Output every line below exactly.

-*-*-

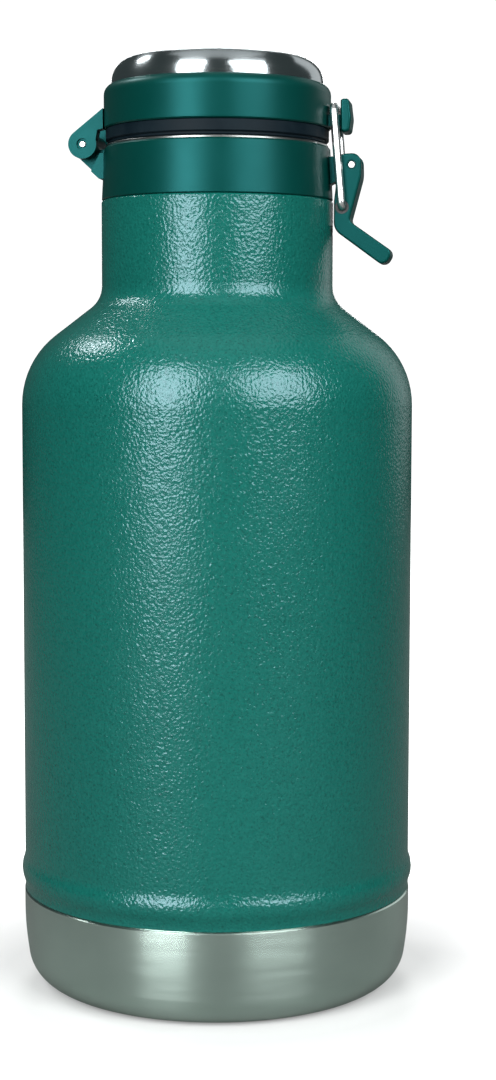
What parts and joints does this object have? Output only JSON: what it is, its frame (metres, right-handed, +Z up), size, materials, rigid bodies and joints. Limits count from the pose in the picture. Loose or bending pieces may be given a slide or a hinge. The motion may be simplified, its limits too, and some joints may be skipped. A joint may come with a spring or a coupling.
{
  "type": "growler",
  "caption": "Insulated steel growler with a hammertone painted body, bare steel foot, and a hinged lid with steel cap held by a wire bail and over-centre lever.",
  "frame": {"origin": "centre of the foot ring, on the surface the growler stands on", "axes": "+Z up along the bottle's axis, +X towards the lid latch, -X towards the lid hinge, -Y towards the viewer's side"},
  "size_m": [0.126, 0.126, 0.2935],
  "materials": {
    "hammertone_green": "hammertone, semi-gloss",
    "satin_green": "satin",
    "brushed_steel": "brushed",
    "plain_steel": "satin",
    "polished_steel": "polished",
    "bright_steel": "polished",
    "black_rubber": "matte",
    "black_plastic": "matte",
    "white_foam": "matte",
    "seal_resin": "matte",
    "getter_grey": "matte"
  },
  "bodies": {
    "vessel": {"outer_shell": "hammertone_green", "base_cup": "brushed_steel", "base_cover_disc": "brushed_steel", "vacuum_seal": "seal_resin", "getter": "getter_grey", "inner_vessel": "plain_steel", "inner_vessel_bottom": "plain_steel", "neck_collar": "satin_green", "collar_seal": "black_rubber", "collar_lock_ring": "plain_steel", "lever_pin": "bright_steel"},
    "lid": {"lid_band": "satin_green", "lid_cap": "polished_steel", "lid_insulation": "white_foam", "lid_plug": "black_plastic", "plug_insulation": "white_foam", "plug_liner": "plain_steel", "lid_gasket": "black_rubber", "hinge_pin": "bright_steel"},
    "lever": {"latch_lever": "satin_green"},
    "bushes": {"bail_bushes": "black_plastic"},
    "bail": {"bail_wire": "bright_steel"}
  },
  "joints": [
    {"name": "lid_hinge", "type": "hinge", "parent": "vessel", "child": "lid", "pos_m": [-0.0412, 0, 0.2667], "axis": [0, -1, 0], "range_deg": [0, 180]},
    {"name": "lever_pivot", "type": "hinge", "parent": "vessel", "child": "lever", "pos_m": [0.043, 0, 0.2599], "axis": [0, -1, 0], "range_deg": [0, 70]},
    {"name": "bush_turn", "type": "hinge", "parent": "lever", "child": "bushes", "pos_m": [0.0401, 0, 0.2469], "axis": [0, 1, 0], "range_deg": [0, 43]},
    {"name": "bail_swing", "type": "hinge", "parent": "bushes", "child": "bail", "pos_m": [0.0401, 0, 0.2469], "axis": [0, 1, 0], "range_deg": [0, 165]}
  ],
  "couplings": [
    {"joint": "bush_turn", "follows": "lever_pivot", "ratio": 0.6}
  ]
}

-*-*-

Written response
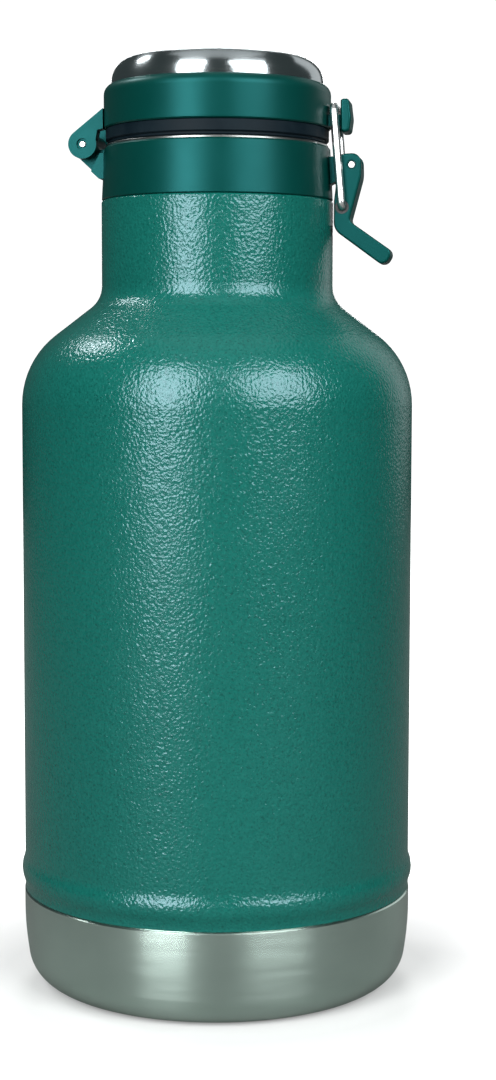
What parts and joints does this object have? Output only JSON: what it is, its frame (metres, right-handed, +Z up), size, materials, rigid bodies and joints. Limits count from the pose in the picture. Loose or bending pieces may be given a slide or a hinge. The motion may be simplified, its limits too, and some joints may be skipped. A joint may come with a spring or a coupling.
{
  "type": "growler",
  "caption": "Insulated steel growler with a hammertone painted body, bare steel foot, and a hinged lid with steel cap held by a wire bail and over-centre lever.",
  "frame": {"origin": "centre of the foot ring, on the surface the growler stands on", "axes": "+Z up along the bottle's axis, +X towards the lid latch, -X towards the lid hinge, -Y towards the viewer's side"},
  "size_m": [0.126, 0.126, 0.2935],
  "materials": {
    "hammertone_green": "hammertone, semi-gloss",
    "satin_green": "satin",
    "brushed_steel": "brushed",
    "plain_steel": "satin",
    "polished_steel": "polished",
    "bright_steel": "polished",
    "black_rubber": "matte",
    "black_plastic": "matte",
    "white_foam": "matte",
    "seal_resin": "matte",
    "getter_grey": "matte"
  },
  "bodies": {
    "vessel": {"outer_shell": "hammertone_green", "base_cup": "brushed_steel", "base_cover_disc": "brushed_steel", "vacuum_seal": "seal_resin", "getter": "getter_grey", "inner_vessel": "plain_steel", "inner_vessel_bottom": "plain_steel", "neck_collar": "satin_green", "collar_seal": "black_rubber", "collar_lock_ring": "plain_steel", "lever_pin": "bright_steel"},
    "lid": {"lid_band": "satin_green", "lid_cap": "polished_steel", "lid_insulation": "white_foam", "lid_plug": "black_plastic", "plug_insulation": "white_foam", "plug_liner": "plain_steel", "lid_gasket": "black_rubber", "hinge_pin": "bright_steel"},
    "lever": {"latch_lever": "satin_green"},
    "bushes": {"bail_bushes": "black_plastic"},
    "bail": {"bail_wire": "bright_steel"}
  },
  "joints": [
    {"name": "lid_hinge", "type": "hinge", "parent": "vessel", "child": "lid", "pos_m": [-0.0412, 0, 0.2667], "axis": [0, -1, 0], "range_deg": [0, 180]},
    {"name": "lever_pivot", "type": "hinge", "parent": "vessel", "child": "lever", "pos_m": [0.043, 0, 0.2599], "axis": [0, -1, 0], "range_deg": [0, 70]},
    {"name": "bush_turn", "type": "hinge", "parent": "lever", "child": "bushes", "pos_m": [0.0401, 0, 0.2469], "axis": [0, 1, 0], "range_deg": [0, 43]},
    {"name": "bail_swing", "type": "hinge", "parent": "bushes", "child": "bail", "pos_m": [0.0401, 0, 0.2469], "axis": [0, 1, 0], "range_deg": [0, 165]}
  ],
  "couplings": [
    {"joint": "bush_turn", "follows": "lever_pivot", "ratio": 0.6}
  ]
}